- AIM OF THE TASK:
Pick out every line in the data below that holds "empty".
<<<<
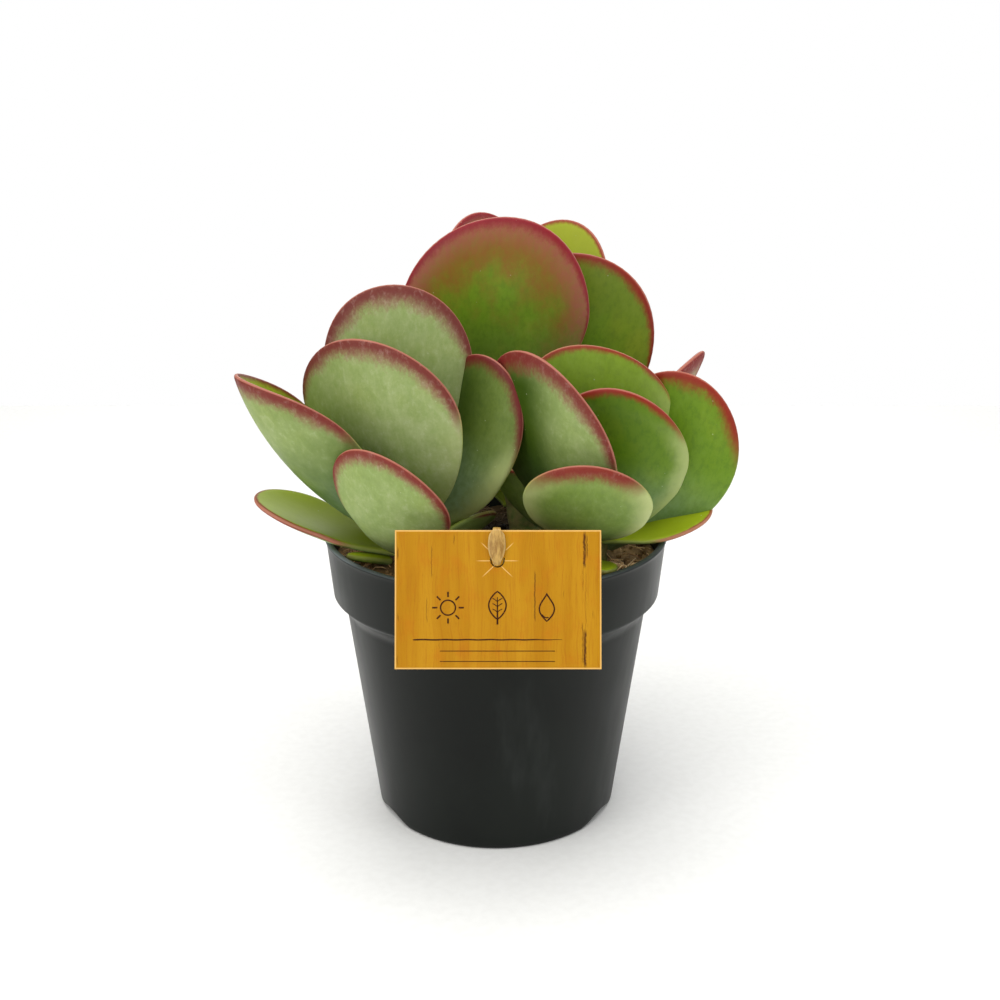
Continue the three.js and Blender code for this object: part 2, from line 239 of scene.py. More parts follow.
class Look:
    """A material painted coat by coat. A plain colour is given as it looks on a screen, 0 to 255."""

    def __init__(self, name, **settings):
        self.material = bpy.data.materials.new(name)
        self.material.use_nodes = True
        self.tree = self.material.node_tree
        self.shader = self.tree.nodes["Principled BSDF"]
        self.colour = None
        for label, value in settings.items():
            self.shader.inputs[label.replace("_", " ")].default_value = value

    def feed(self, socket, value):
        if isinstance(value, Field):
            self.tree.links.new(value.socket, socket)
        elif isinstance(value, tuple) and len(socket.default_value) == 4:
            socket.default_value = (*srgb(*value), 1)
        else:
            socket.default_value = value

    def node(self, kind, *values, **settings):
        """A new node with its first inputs set, None for those left alone, as the list of its outputs."""
        made = self.tree.nodes.new(kind)
        for label, value in settings.items():
            setattr(made, label, value)
        for socket, value in zip(made.inputs, values):
            if value is not None:
                self.feed(socket, value)
        return [Field(self, socket) for socket in made.outputs]

    def vector(self, name):
        return self.node("ShaderNodeAttribute", attribute_name=name)[1]

    def number(self, name):
        return self.node("ShaderNodeAttribute", attribute_name=name)[2]

    def parts(self, vector):
        return self.node("ShaderNodeSeparateXYZ", vector)

    def place(self):
        """Where a point lies in its piece, in metres."""
        return self.node("ShaderNodeTexCoord")[3]

    def math(self, operation, *values):
        return self.node("ShaderNodeMath", *values, operation=operation)[0]

    def stretched(self, vector, scale):
        return self.node("ShaderNodeVectorMath", vector, scale, operation="MULTIPLY")[0]

    def smooth(self, value, low, high, start=0.0, end=1.0):
        """From start to end while the value goes from low to high, and level beyond them."""
        kind = "ShaderNodeMapRange"
        return self.node(kind, value, low, high, start, end, interpolation_type="SMOOTHSTEP")[0]

    def noise(self, vector, scale, detail=3.0, roughness=0.5):
        """Noise of one scale, or of one for each axis."""
        if isinstance(scale, tuple):
            vector, scale = self.stretched(vector, scale), 1.0
        return self.node("ShaderNodeTexNoise", vector, None, scale, detail, roughness)[0]

    def spots(self, vector, scale, radius, share):
        """1 inside scattered round spots: a share of the cells of a grid of that scale holds one."""
        distance, cell, *_ = self.node("ShaderNodeTexVoronoi", vector, None, scale)
        chosen, size, _ = self.node("ShaderNodeSeparateColor", cell)
        size = size * radius
        return self.smooth(distance, size, size * 0.4) * self.math("LESS_THAN", chosen, share)

    def mix(self, share, a, b, blend="MIX"):
        unused = [None] * 5  # the node's inputs for numbers and vectors
        return self.node("ShaderNodeMix", share, *unused, a, b, data_type="RGBA", blend_type=blend)[2]

    def paint(self, share, colour):
        """A coat over what is painted so far, as thick as the share says."""
        self.colour = self.mix(share, self.colour, colour)

    def brighten(self, amount):
        grey = self.node("ShaderNodeCombineColor", amount, amount, amount)[0]
        self.colour = self.mix(1.0, self.colour, grey, "MULTIPLY")

    def bump(self, height, strength, distance_mm):
        normal = self.node("ShaderNodeBump", strength, distance_mm * MM, None, height)[0]
        self.feed(self.shader.inputs["Normal"], normal)

    def finish(self, roughness):
        self.feed(self.shader.inputs["Base Color"], self.colour)
        self.feed(self.shader.inputs["Roughness"], roughness)
        return self.material


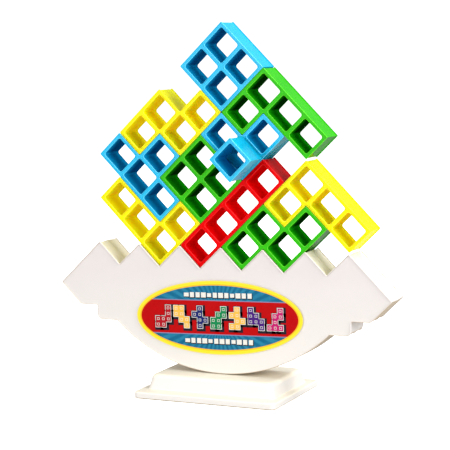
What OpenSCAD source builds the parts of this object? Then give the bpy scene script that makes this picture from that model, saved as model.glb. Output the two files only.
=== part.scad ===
// Rocking balance game: a boat-shaped rocker with a saw-toothed deck stands on a small foot,
// and hollow cell blocks are stacked at 45 degrees in its notches.
// X runs along the rocker, -Y faces the player, +Z is up, and the origin is the middle of the
// foot's underside. Millimetres.

/* [Blocks] */
// edge length of one cube cell, which is also the pitch of the stack
cell = 18; // [12:0.5:30]
// thickness of a block's outer wall
outer_wall = 2.1; // [1.2:0.1:4]
// thickness of the partition between two cells of a block
partition = 2.4; // [1.2:0.1:4]
// how far a block's outline stays inside its cells on each side
clearance = 0.12; // [0.05:0.01:0.4]
// radius of a block's upright outer edges
block_edge_r = 0.6; // [0.2:0.1:2]
// radius in the corners of a cell's window
window_r = 1.2; // [0.4:0.1:3]
// how far the blocks' front faces stand behind the rocker's front face
block_setback = 1; // [0:0.5:4]

/* [Rocker] */
// depth of the rocker from front to back
rocker_d = 22; // [18:1:40]
// wall thickness of the rocker's two shells
shell_wall = 2; // [1.2:0.1:3]
// height from the keel's lowest point to the tips of the teeth
rocker_h = 72.8; // [60:0.2:100]
// radius of the keel that rolls on the foot
keel_r = 94; // [80:1:120]
// drop from the tooth tips to the end ledges
ledge_drop = 37.9; // [30:0.1:45]
// distance from the centre to the upright step under each end ledge
step_x = 78.3; // [70:0.1:85]
// drop from the tooth tips to the ledge where the keel starts
keel_drop = 46.2; // [40:0.1:55]
// rounding of the tooth tips and the two bow tips
tooth_r = 1; // [0.4:0.1:2]
// rounding of the corners on the underside
hull_r = 3; // [1:0.5:5]
// radius of the four pins that locate the back shell on the front shell
pin_r = 2; // [1.5:0.1:4]

/* [Label] */
// length of the oval label
label_w = 102.4; // [60:0.2:120]
// height of the oval label
label_h = 42.6; // [30:0.2:50]
// drop from the tooth tips to the label's centre
label_drop = 40.5; // [35:0.1:45]
// thickness of the label
label_t = 0.25; // [0.1:0.05:0.5]
// how far the label's centre is stuck from the middle of the rocker
label_x = -1.1; // [-4:0.1:4]
// how many degrees the label is turned, its right end up
label_tilt = 1.9; // [-4:0.1:4]

/* [Foot] */
// length of the foot's base plate
plate_w = 86; // [60:1:120]
// depth of the foot's base plate
plate_d = 73; // [40:1:90]
// thickness of the base plate
plate_t = 4; // [2:0.1:6]
// length of the raised block that carries the rocker
pad_w = 77; // [50:1:100]
// depth of the raised block
pad_d = 53; // [30:1:80]
// height of the whole foot
foot_h = 12.6; // [8:0.1:20]
// how much the raised block tapers in on each side
pad_draft = 0.8; // [0:0.1:2]
// rounding of the raised block's upper edges
pad_edge_r = 3; // [1:0.5:4]
// wall thickness of the hollow foot
foot_wall = 2.2; // [1.2:0.1:4]
// corner radius of the foot
foot_r = 3; // [1:0.5:6]

/* [Hidden] */
half_step = cell / sqrt(2);
// gap left between the keel and the foot, so that the two never bind
roll_gap = 0.2;
tooth_z = foot_h + roll_gap + rocker_h;
notches = 6;
bow_x = (notches + 2) * half_step;
shell_gap = 0.05;
overlap = 1;
label_sides = 96;
round_fn = 32;
block_fn = 12;
keel_fn = 240;
white = [0.95, 0.94, 0.92];
blue = [0.20, 0.76, 0.95];
green = [0.26, 0.84, 0.13];
yellow = [0.99, 0.95, 0.05];
red = [0.87, 0.03, 0.05];

// Blocks as lists of cells [a, b]: a counts cells up to the right, b up to the left, from the
// deck's lattice corner two notches left of the middle.
l_low_cells = [[-1, 2], [-1, 1], [-1, 0], [0, 0]];
t_left_cells = [[0, 3], [0, 2], [0, 1], [1, 2]];
z_left_cells = [[1, 3], [2, 3], [2, 2], [3, 2]];
o_mid_cells = [[1, 1], [2, 1], [1, 0], [2, 0]];
i_mid_cells = [[0, -1], [1, -1], [2, -1], [3, -1]];
tripod_cells = [[3, 1], [3, 0], [4, 0]];
tripod_arm = [[3, 0]];
s_right_cells = [[1, -2], [2, -2], [2, -3], [3, -3]];
j_right_cells = [[3, -2], [4, -2], [4, -3], [4, -4]];
l_top_cells = [[4, 1], [5, 1], [5, 0], [5, -1]];
o_top_cells = [[4, 3], [5, 3], [4, 2], [5, 2]];

// Rounds the convex corners of a flat shape.
module rounded(r, fn = round_fn) {
  offset(r = r, $fn = fn)
    offset(delta = -r)
      children();
}

// Stands a flat shape up in the XZ plane between two depths.
module upright(front, back) {
  translate([0, back, 0])
    rotate([90, 0, 0])
      linear_extrude(back - front)
        children();
}

// ---- Blocks ----

module cell_squares(cells, inset = 0) {
  offset(delta = -inset)
    for (c = cells)
      translate(c * cell)
        square(cell);
}

// The lattice lines that part the cells of a block.
module partition_grid(cells) {
  for (c = cells, k = [0, 1]) {
    translate([(c[0] + k) * cell - partition / 2, c[1] * cell])
      square([partition, cell]);
    translate([c[0] * cell, (c[1] + k) * cell - partition / 2])
      square([cell, partition]);
  }
}

module block_profile(cells) {
  difference() {
    rounded(block_edge_r, block_fn)
      cell_squares(cells, clearance);
    rounded(window_r, block_fn)
      difference() {
        cell_squares(cells, outer_wall + clearance);
        partition_grid(cells);
      }
  }
}

module on_lattice() {
  translate([-2 * half_step, tooth_z])
    rotate(45)
      children();
}

block_front = block_setback - rocker_d / 2;

module block(cells) {
  upright(block_front, block_front + cell)
    on_lattice()
      block_profile(cells);
}

// The block with a fourth cell that stands out towards the player.
module tripod_block(cells, arm) {
  arm_front = block_front - cell + clearance;
  difference() {
    union() {
      block(cells);
      upright(arm_front, block_front + overlap)
        on_lattice()
          rounded(block_edge_r, block_fn)
            cell_squares(arm, clearance);
    }
    upright(arm_front - overlap, block_front + 2 * overlap)
      on_lattice()
        rounded(window_r, block_fn)
          cell_squares(arm, outer_wall + clearance);
  }
}

// ---- Rocker ----

// The saw-toothed deck and its sloping ends, in half steps from the middle tooth.
module deck_profile() {
  teeth = [for (k = [-notches : notches]) [k, -abs(k) % 2]];
  far = notches + 4;
  slopes = [[far, -4], [far, -8], [-far, -8], [-far, -4]];
  polygon(concat(teeth, slopes) * half_step);
}

// The underside: sloping bows, ledges, steps and the round keel.
module keel_profile() {
  bow_out = 2 * half_step;
  ledge_x = bow_x + 2 * half_step - ledge_drop;
  polygon([
    [-bow_x - bow_out, 0], [-ledge_x, -ledge_drop], [-step_x, -ledge_drop],
    [-step_x, -keel_drop], [step_x, -keel_drop], [step_x, -ledge_drop],
    [ledge_x, -ledge_drop], [bow_x + bow_out, 0], [0, cell]
  ]);
  intersection() {
    translate([0, keel_r - rocker_h])
      circle(keel_r, $fn = keel_fn);
    translate([-step_x, -rocker_h])
      square([2 * step_x, rocker_h - keel_drop + overlap]);
  }
}

module rocker_profile() {
  translate([0, tooth_z])
    rounded(tooth_r)
      intersection() {
        deck_profile();
        rounded(hull_r)
          keel_profile();
      }
}

// The places of the locating pins, seen from the front.
pin_places = [
  [-84, -30], [-52, -28], [52, -28], [84, -30]
];

module at_pins() {
  for (place = pin_places)
    translate([place[0], tooth_z + place[1]])
      children();
}

module shell(front, back, hollow_front, hollow_back) {
  difference() {
    upright(front, back)
      rocker_profile();
    upright(hollow_front, hollow_back)
      offset(delta = -shell_wall)
        rocker_profile();
  }
}

module rocker_front() {
  face = -rocker_d / 2;
  color(white) {
    shell(face, -shell_gap, face + shell_wall, overlap);
    upright(face + shell_wall / 2, rocker_d / 4)
      at_pins()
        circle(pin_r, $fn = round_fn);
  }
}

module rocker_back() {
  face = rocker_d / 2;
  color(white) {
    shell(shell_gap, face, -overlap, face - shell_wall);
    upright(shell_gap, face - shell_wall / 2)
      at_pins()
        difference() {
          circle(pin_r + shell_wall, $fn = round_fn);
          circle(pin_r + shell_gap, $fn = round_fn);
        }
  }
}

module label_front() {
  oval = [for (k = [1 : label_sides])
    [label_w / 2 * cos(360 * k / label_sides), label_h / 2 * sin(360 * k / label_sides)]];
  color(blue)
    upright(-rocker_d / 2 - label_t, -rocker_d / 2)
      translate([label_x, tooth_z - label_drop])
        rotate(label_tilt)
          polygon(oval);
}

// ---- Foot ----

module rounded_plate(w, d, h, r = foot_r) {
  linear_extrude(h)
    rounded(r)
      square([w, d], center = true);
}

// A hollow moulding: a base plate with a raised block that the keel rolls on.
module foot() {
  layer = 0.02;
  pad_top_w = pad_w - 2 * pad_draft;
  pad_top_d = pad_d - 2 * pad_draft;
  color(white)
    difference() {
      union() {
        rounded_plate(plate_w, plate_d, plate_t);
        hull() {
          rounded_plate(pad_w, pad_d, plate_t);
          for (turn = [0 : 22.5 : 90]) {
            inset = pad_edge_r * (1 - cos(turn));
            drop = pad_edge_r * (1 - sin(turn));
            translate([0, 0, foot_h - drop - layer])
              rounded_plate(pad_top_w - 2 * inset, pad_top_d - 2 * inset, layer);
          }
        }
      }
      translate([0, 0, -overlap])
        rounded_plate(
          pad_top_w - 2 * foot_wall, pad_top_d - 2 * foot_wall,
          foot_h - foot_wall + overlap
        );
    }
}

// ---- The ten blocks ----

module block_yellow_l() {
  color(yellow)
    block(l_low_cells);
}

module block_blue_t() {
  color(blue)
    block(t_left_cells);
}

module block_yellow_z() {
  color(yellow)
    block(z_left_cells);
}

module block_green_o() {
  color(green)
    block(o_mid_cells);
}

module block_red_i() {
  color(red)
    block(i_mid_cells);
}

module block_blue_tripod() {
  color(blue)
    tripod_block(tripod_cells, tripod_arm);
}

module block_green_s() {
  color(green)
    block(s_right_cells);
}

module block_yellow_j() {
  color(yellow)
    block(j_right_cells);
}

module block_green_l() {
  color(green)
    block(l_top_cells);
}

module block_blue_o() {
  color(blue)
    block(o_top_cells);
}

foot();
rocker_front();
rocker_back();
label_front();
block_yellow_l();
block_blue_t();
block_yellow_z();
block_green_o();
block_red_i();
block_blue_tripod();
block_green_s();
block_yellow_j();
block_green_l();
block_blue_o();
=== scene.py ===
"""Rocking balance game: white rocker on a foot, with hollow cell blocks stacked in its notches."""
import math

import bmesh
import bpy
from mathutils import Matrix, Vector
from mathutils.geometry import tessellate_polygon


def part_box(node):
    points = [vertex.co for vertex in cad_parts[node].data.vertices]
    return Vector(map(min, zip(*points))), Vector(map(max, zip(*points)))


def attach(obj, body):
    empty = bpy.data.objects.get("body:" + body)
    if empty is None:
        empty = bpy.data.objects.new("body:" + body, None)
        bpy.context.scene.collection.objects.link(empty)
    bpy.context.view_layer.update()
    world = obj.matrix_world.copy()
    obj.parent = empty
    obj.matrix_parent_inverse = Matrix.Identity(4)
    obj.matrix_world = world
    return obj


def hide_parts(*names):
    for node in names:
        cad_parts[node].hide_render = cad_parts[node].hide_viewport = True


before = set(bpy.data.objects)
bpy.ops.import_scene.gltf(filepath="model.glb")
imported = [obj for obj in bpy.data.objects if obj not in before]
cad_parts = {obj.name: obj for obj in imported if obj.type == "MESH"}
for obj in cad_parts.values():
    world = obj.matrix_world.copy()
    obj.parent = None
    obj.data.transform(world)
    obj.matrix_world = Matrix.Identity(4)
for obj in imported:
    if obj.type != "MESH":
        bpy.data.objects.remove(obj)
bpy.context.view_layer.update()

# ---------------------------------------------------------------- sizes, in metres, as in the CAD
MM = 0.001
CELL = 18 * MM
HALF_STEP = CELL / math.sqrt(2)
OUTER_WALL = 2.1 * MM
PARTITION = 2.4 * MM
CLEARANCE = 0.12 * MM
BLOCK_EDGE_R = 0.6 * MM
WINDOW_R = 1.2 * MM
# Rounding of a block's front and back edges, and how deep behind its front its cell walls are paler, which
# is painted light.
BLOCK_RIM = 0.38 * MM
BLOCK_FRONT = -10 * MM
PAINTED_LIGHT_DEPTH = 9 * MM
ARM_OVERLAP = 1 * MM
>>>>
- EXPECTED OUTPUT:
    empty = bpy.data.objects.get("body:" + body)
    if empty is None:
        empty = bpy.data.objects.new("body:" + body, None)
        bpy.context.scene.collection.objects.link(empty)
    obj.parent = empty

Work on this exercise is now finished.